**OBJECTIVE**:
From the data that follows, print exactly the lines starting at the one containing "const forwardReach = pullReach" and ending at the one containing "frame = import_model()"; include both of them and nothing more.

○ ○ ○ ○ ○

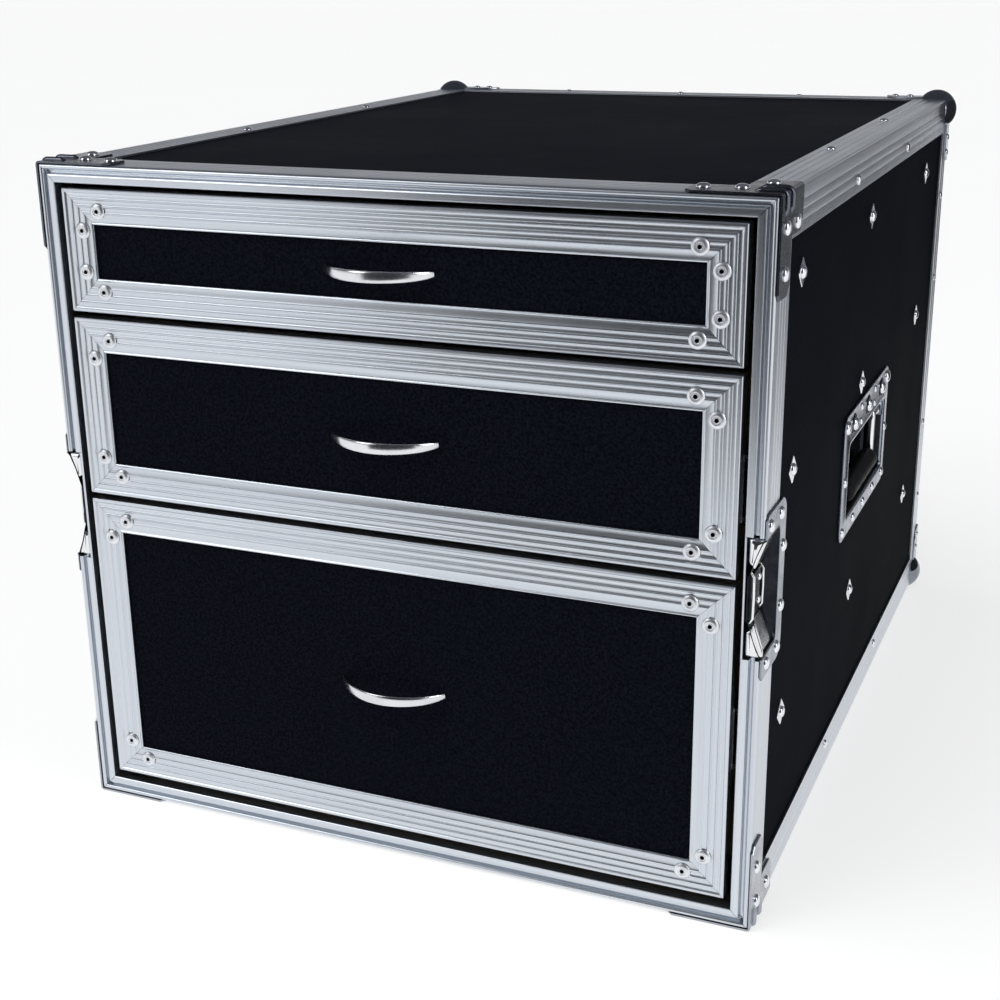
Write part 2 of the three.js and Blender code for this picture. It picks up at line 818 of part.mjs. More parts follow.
// The whole case stands on the balls of its back corners and reaches forward to its pulls.
const roadCase = new THREE.Group();
const forwardReach = pullReach - frontSetback;
roadCase.position.set(0, (forwardReach - ballProud) / 2, ballProud);
roadCase.add(boards(), edges(), rim(), corners(), catches(), handles(), drawers());

export default roadCase;
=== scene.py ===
# Looks of the road case with three drawers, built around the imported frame.
# Metres, +Z up, the front faces -Y. Lengths written in millimetres are multiplied by MM.

import math

import bmesh
import bpy
from mathutils import Matrix, Vector

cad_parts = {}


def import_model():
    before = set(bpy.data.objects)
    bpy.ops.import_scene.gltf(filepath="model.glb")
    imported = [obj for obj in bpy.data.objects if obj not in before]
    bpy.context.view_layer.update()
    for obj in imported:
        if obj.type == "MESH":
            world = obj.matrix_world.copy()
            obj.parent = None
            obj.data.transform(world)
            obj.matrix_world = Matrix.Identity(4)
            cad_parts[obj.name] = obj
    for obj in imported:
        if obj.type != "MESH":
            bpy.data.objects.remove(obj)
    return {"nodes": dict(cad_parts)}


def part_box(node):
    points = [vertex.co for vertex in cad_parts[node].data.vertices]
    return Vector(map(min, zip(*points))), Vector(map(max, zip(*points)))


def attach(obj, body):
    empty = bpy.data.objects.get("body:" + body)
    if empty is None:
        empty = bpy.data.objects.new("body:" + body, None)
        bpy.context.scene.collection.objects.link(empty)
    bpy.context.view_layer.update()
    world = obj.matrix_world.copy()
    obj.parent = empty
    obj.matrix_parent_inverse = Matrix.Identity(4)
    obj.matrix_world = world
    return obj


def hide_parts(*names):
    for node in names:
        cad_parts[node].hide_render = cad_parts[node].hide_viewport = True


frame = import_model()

MM = 0.001
X, Y, Z = Vector((1, 0, 0)), Vector((0, 1, 0)), Vector((0, 0, 1))

# Each side with its sign along X, and each level with the sign along Z that leads inward
SIDES = (("right", 1), ("left", -1))
HEIGHTS = (("top", -1), ("bottom", 1))
CORNERS = [(height, inward, side, sign) for height, inward in HEIGHTS for side, sign in SIDES]
DRAWERS = ("top", "middle", "bottom")

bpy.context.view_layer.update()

# Places, read from the frame
HALF_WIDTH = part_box("rim_right")[1].x
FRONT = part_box("rim_top")[0].y
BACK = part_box("rear_edge_frame")[1].y
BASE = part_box("rim_bottom")[0].z
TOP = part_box("rim_top")[1].z
LEVELS = {"top": TOP, "bottom": BASE}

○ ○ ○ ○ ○

**EXPECTED OUTPUT**:
const forwardReach = pullReach - frontSetback;
roadCase.position.set(0, (forwardReach - ballProud) / 2, ballProud);
roadCase.add(boards(), edges(), rim(), corners(), catches(), handles(), drawers());

export default roadCase;
=== scene.py ===
# Looks of the road case with three drawers, built around the imported frame.
# Metres, +Z up, the front faces -Y. Lengths written in millimetres are multiplied by MM.

import math

import bmesh
import bpy
from mathutils import Matrix, Vector

cad_parts = {}


def import_model():
    before = set(bpy.data.objects)
    bpy.ops.import_scene.gltf(filepath="model.glb")
    imported = [obj for obj in bpy.data.objects if obj not in before]
    bpy.context.view_layer.update()
    for obj in imported:
        if obj.type == "MESH":
            world = obj.matrix_world.copy()
            obj.parent = None
            obj.data.transform(world)
            obj.matrix_world = Matrix.Identity(4)
            cad_parts[obj.name] = obj
    for obj in imported:
        if obj.type != "MESH":
            bpy.data.objects.remove(obj)
    return {"nodes": dict(cad_parts)}


def part_box(node):
    points = [vertex.co for vertex in cad_parts[node].data.vertices]
    return Vector(map(min, zip(*points))), Vector(map(max, zip(*points)))


def attach(obj, body):
    empty = bpy.data.objects.get("body:" + body)
    if empty is None:
        empty = bpy.data.objects.new("body:" + body, None)
        bpy.context.scene.collection.objects.link(empty)
    bpy.context.view_layer.update()
    world = obj.matrix_world.copy()
    obj.parent = empty
    obj.matrix_parent_inverse = Matrix.Identity(4)
    obj.matrix_world = world
    return obj


def hide_parts(*names):
    for node in names:
        cad_parts[node].hide_render = cad_parts[node].hide_viewport = True


frame = import_model()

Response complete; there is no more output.